On the other hand, follow one's bliss. Do your thing. Part of being a Ben fan means respecting Ben's decision. It sure was a bold move. I've never seen anyone pull a power move on RuPaul... until last night. Ben out-RuPaul'ed RuPaul. Dommed her. Total power move. Ben essentially said, "Oh, these are your rules? Well, guess what, here are mine—suck it." Which is a pretty punk move. And it suggests the opposite of what I said in the paragraph above; it suggests Ben doesn't give a damn what other people think. A lot of people don't realize this, but Ben doesn't come from a theater background. Ben comes from a visual art background. He studied painting in art school. Institutional Critique is a big deal in visual art, and Institutional Critique is what Ben brought to RuPaul's soundstage last night.

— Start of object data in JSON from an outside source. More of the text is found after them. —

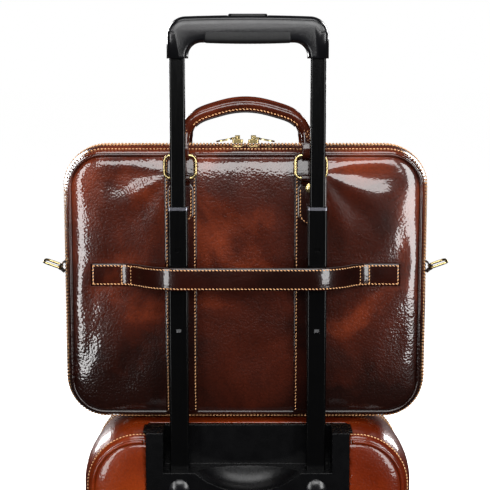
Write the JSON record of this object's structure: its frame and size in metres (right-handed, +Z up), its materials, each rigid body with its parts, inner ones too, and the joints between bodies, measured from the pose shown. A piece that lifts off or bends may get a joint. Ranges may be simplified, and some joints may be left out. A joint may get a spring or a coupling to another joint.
{
  "type": "rolling laptop case",
  "caption": "Leather laptop bag held by its back strap on the two-stage pull handle of a wheeled leather case.",
  "frame": {"origin": "on the floor, under the middle of the wheeled case; X = 0 is the middle of the pull handle", "axes": "+Z up; +X to the right seen from behind; -Y towards the pull handle and the back, +Y towards the lid"},
  "size_m": [0.4844, 0.204, 0.998],
  "materials": {
    "tan_leather": "glossy, lightly pebbled",
    "brown_leather": "glossy, pebbled, with broad wrinkles",
    "dark_leather": "semi gloss",
    "brass": "polished",
    "black_tube": "satin",
    "tube_rim": "satin",
    "black_plastic": "fine moulded texture",
    "soft_grip": "soft, ribbed",
    "tyre_rubber": "matte",
    "steel": "brushed",
    "lining": "woven"
  },
  "bodies": {
    "case": {"case_shell": "tan_leather", "tube_board": "lining", "base_plate": "black_plastic", "tube_bracket": "black_plastic", "trolley_housing": "black_plastic", "wheel_pod_L": "black_plastic", "wheel_pod_R": "black_plastic", "axle_L": "steel", "axle_R": "steel", "foot_L": "black_plastic", "foot_R": "black_plastic", "outer_tube_L": "black_tube", "outer_tube_R": "black_tube", "screw_cap_L": "black_plastic", "screw_cap_R": "black_plastic"},
    "wheel_L": {"tyre_L": "tyre_rubber", "hub_L": "black_plastic"},
    "wheel_R": {"tyre_R": "tyre_rubber", "hub_R": "black_plastic"},
    "lid": {"lid_shell": "tan_leather"},
    "case_slider": {"case_slider": "brass"},
    "middle_stage": {"middle_tube_L": "black_tube", "middle_tube_R": "black_tube", "collar_L": "tube_rim", "collar_R": "tube_rim"},
    "inner_stage": {"inner_tube_L": "black_tube", "inner_tube_R": "black_tube", "grip_shell": "black_plastic", "grip_insert": "soft_grip"},
    "release": {"release_button": "black_plastic", "release_yoke": "steel"},
    "lock_L": {"lock_tongue_L": "steel"},
    "lock_R": {"lock_tongue_R": "steel"},
    "bag": {"bag_back": "brown_leather", "bag_zip": "lining", "laptop_sleeve": "lining", "trolley_strap": "brown_leather", "back_strap_L": "brown_leather", "back_strap_R": "brown_leather", "back_chape_L": "brown_leather", "back_chape_R": "brown_leather", "back_ring_L": "brass", "back_ring_R": "brass", "side_tab_L": "dark_leather", "side_tab_R": "dark_leather"},
    "back_handle": {"back_handle": "brown_leather"},
    "bag_front": {"bag_front": "brown_leather", "front_strap_L": "brown_leather", "front_strap_R": "brown_leather", "front_chape_L": "brown_leather", "front_chape_R": "brown_leather"},
    "front_rings": {"front_ring_L": "brass", "front_ring_R": "brass"},
    "front_handle": {"front_handle": "brown_leather"},
    "zip_L": {"zip_slider_L": "brass"},
    "zip_R": {"zip_slider_R": "brass"},
    "pull_L": {"zip_pull_L": "brass"},
    "pull_R": {"zip_pull_R": "brass"},
    "side_ring_L": {"side_ring_L": "brass"},
    "side_ring_R": {"side_ring_R": "brass"}
  },
  "joints": [
    {"name": "wheel_L_spin", "type": "hinge", "parent": "case", "child": "wheel_L", "pos_m": [-0.152, -0.075, 0.027], "axis": [1, 0, 0], "continuous": true},
    {"name": "wheel_R_spin", "type": "hinge", "parent": "case", "child": "wheel_R", "pos_m": [0.152, -0.075, 0.027], "axis": [1, 0, 0], "continuous": true},
    {"name": "lid_opening", "type": "hinge", "parent": "case", "child": "lid", "pos_m": [-0.1933, 0.04635, 0.2775], "axis": [0, 0, 1], "range_deg": [0, 160]},
    {"name": "case_slider_travel", "type": "slide", "parent": "case", "child": "case_slider", "axis": [1, 0, 0], "range_m": [-0.18, 0.02]},
    {"name": "middle_stage_travel", "type": "slide", "parent": "case", "child": "middle_stage", "axis": [0, 0, 1], "range_m": [-0.3, 0]},
    {"name": "inner_stage_travel", "type": "slide", "parent": "middle_stage", "child": "inner_stage", "axis": [0, 0, 1], "range_m": [-0.165, 0.095]},
    {"name": "release_press", "type": "slide", "parent": "inner_stage", "child": "release", "axis": [0, 0, -1], "range_m": [0, 0.004], "stiffness_N_per_m": 900, "springref_m": -0.004},
    {"name": "lock_L_draw", "type": "slide", "parent": "inner_stage", "child": "lock_L", "axis": [0, 1, 0], "range_m": [0, 0.003]},
    {"name": "lock_R_draw", "type": "slide", "parent": "inner_stage", "child": "lock_R", "axis": [0, 1, 0], "range_m": [0, 0.003]},
    {"name": "bag_lift", "type": "slide", "parent": "case", "child": "bag", "axis": [0, 0, 1], "range_m": [0, 0.45]},
    {"name": "back_handle_swing", "type": "hinge", "parent": "bag", "child": "back_handle", "pos_m": [-0.0025, -0.0636, 0.8366], "axis": [-1, 0, 0], "range_deg": [-6, 12]},
    {"name": "bag_opening", "type": "hinge", "parent": "bag", "child": "bag_front", "pos_m": [-0.0025, 0.037, 0.517], "axis": [-1, 0, 0], "range_deg": [0, 70]},
    {"name": "front_rings_swing", "type": "hinge", "parent": "bag_front", "child": "front_rings", "pos_m": [-0.0025, 0.0426, 0.8104], "axis": [-1, 0, 0], "range_deg": [0, 90]},
    {"name": "front_handle_swing", "type": "hinge", "parent": "front_rings", "child": "front_handle", "pos_m": [-0.0025, 0.0426, 0.8366], "axis": [-1, 0, 0], "range_deg": [-12, 80]},
    {"name": "zip_L_travel", "type": "slide", "parent": "bag", "child": "zip_L", "axis": [-1, 0, 0], "range_m": [0, 0.12]},
    {"name": "zip_R_travel", "type": "slide", "parent": "bag", "child": "zip_R", "axis": [1, 0, 0], "range_m": [0, 0.12]},
    {"name": "pull_L_lift", "type": "hinge", "parent": "zip_L", "child": "pull_L", "pos_m": [-0.012, -0.01065, 0.8547], "axis": [0, 1, 0], "range_deg": [0, 80]},
    {"name": "pull_R_lift", "type": "hinge", "parent": "zip_R", "child": "pull_R", "pos_m": [0.007, -0.01065, 0.8547], "axis": [0, -1, 0], "range_deg": [0, 80]},
    {"name": "side_ring_L_swing", "type": "hinge", "parent": "bag", "child": "side_ring_L", "pos_m": [-0.2235, -0.028, 0.701], "axis": [0, 1, 0], "range_deg": [-100, 50]},
    {"name": "side_ring_R_swing", "type": "hinge", "parent": "bag", "child": "side_ring_R", "pos_m": [0.2185, -0.028, 0.701], "axis": [0, -1, 0], "range_deg": [-100, 50]}
  ],
  "couplings": [
    {"joint": "lock_L_draw", "follows": "release_press", "ratio": 0.75},
    {"joint": "lock_R_draw", "follows": "release_press", "ratio": 0.75}
  ]
}
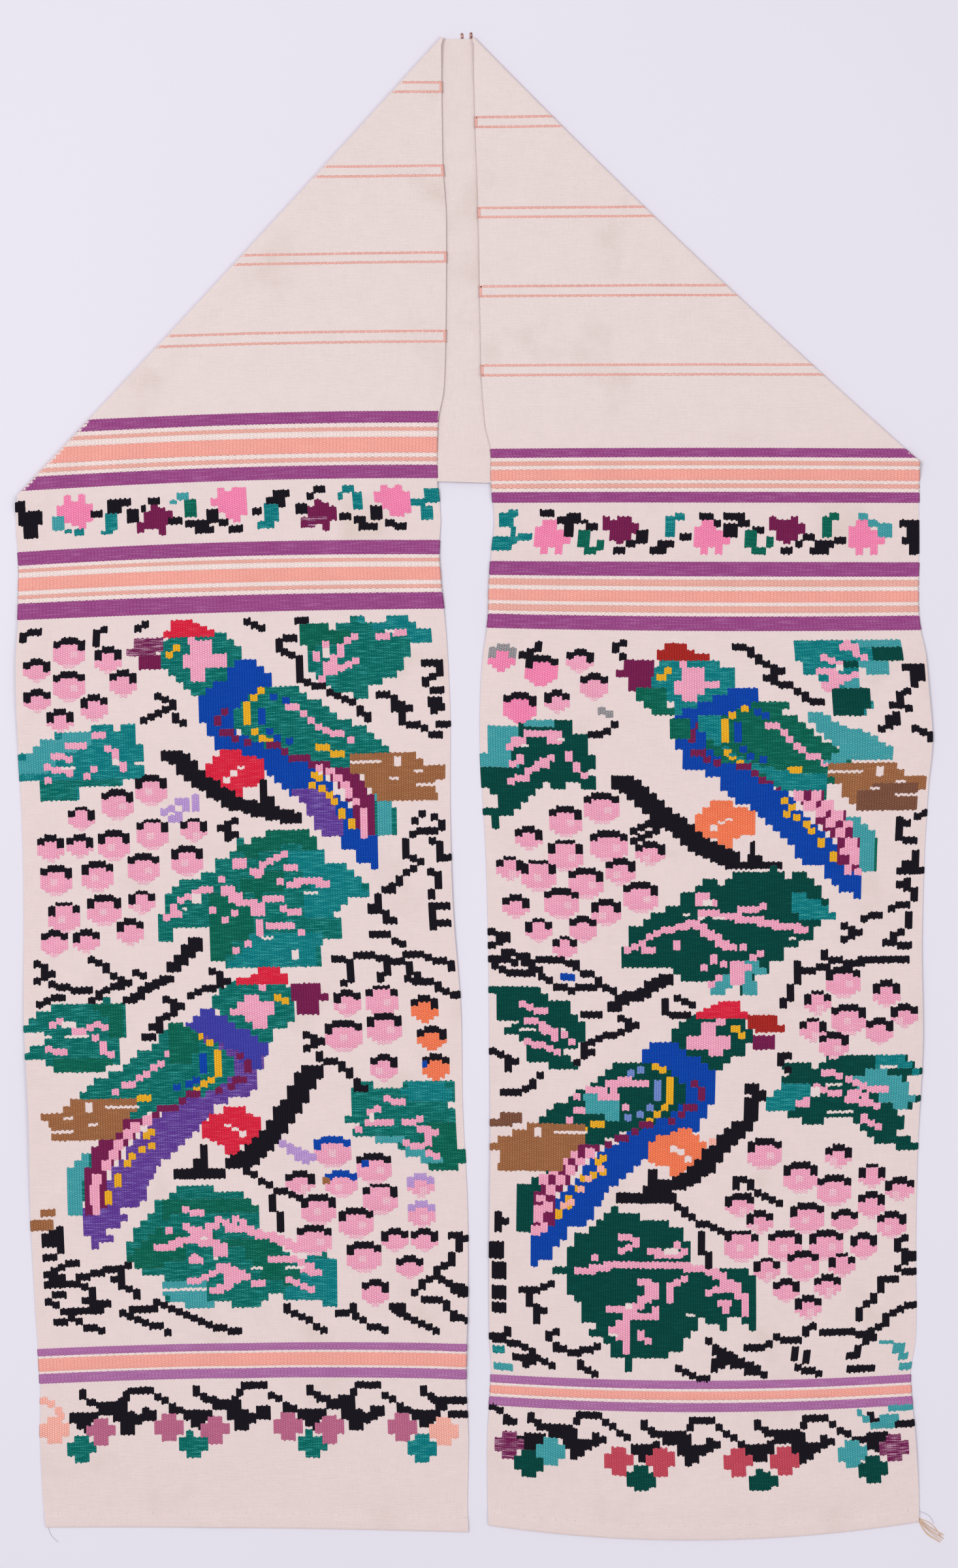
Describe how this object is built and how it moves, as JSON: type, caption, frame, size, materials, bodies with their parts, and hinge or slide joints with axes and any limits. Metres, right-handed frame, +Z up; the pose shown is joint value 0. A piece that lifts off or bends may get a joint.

It was certainly the most powerful possible moment in Ben's career to hand RuPaul his critique of Ru's show. According to a tally in the Gay Times:

These are the following records Ben’s broken: the only queen to win 5 challenges in one season; the only queen to win 4 challenges in a row; the only queen to win Snatch Game twice; and the queen with the most challenge wins ever, at 7.

New York Times called what BenDeLaCreme did last night "a shock, a lightning bolt in a hazy season she’d been gliding through like Allison Janney toward Sunday’s Oscars. She was the clearest front-runner, self-possessed and chameleonic, and a benevolent, if up-talky, presence. But the weekly elimination drama got to her, and she was clearly no longer interested in it."

Vulture says the episode "makes us doubt whether or not the All Stars format is really working," adding: "Can a reality competition show about drag queens jump the shark?" Vulture's answer is ultimately no, it hasn't jumped the shark, but I'm not so sure about that.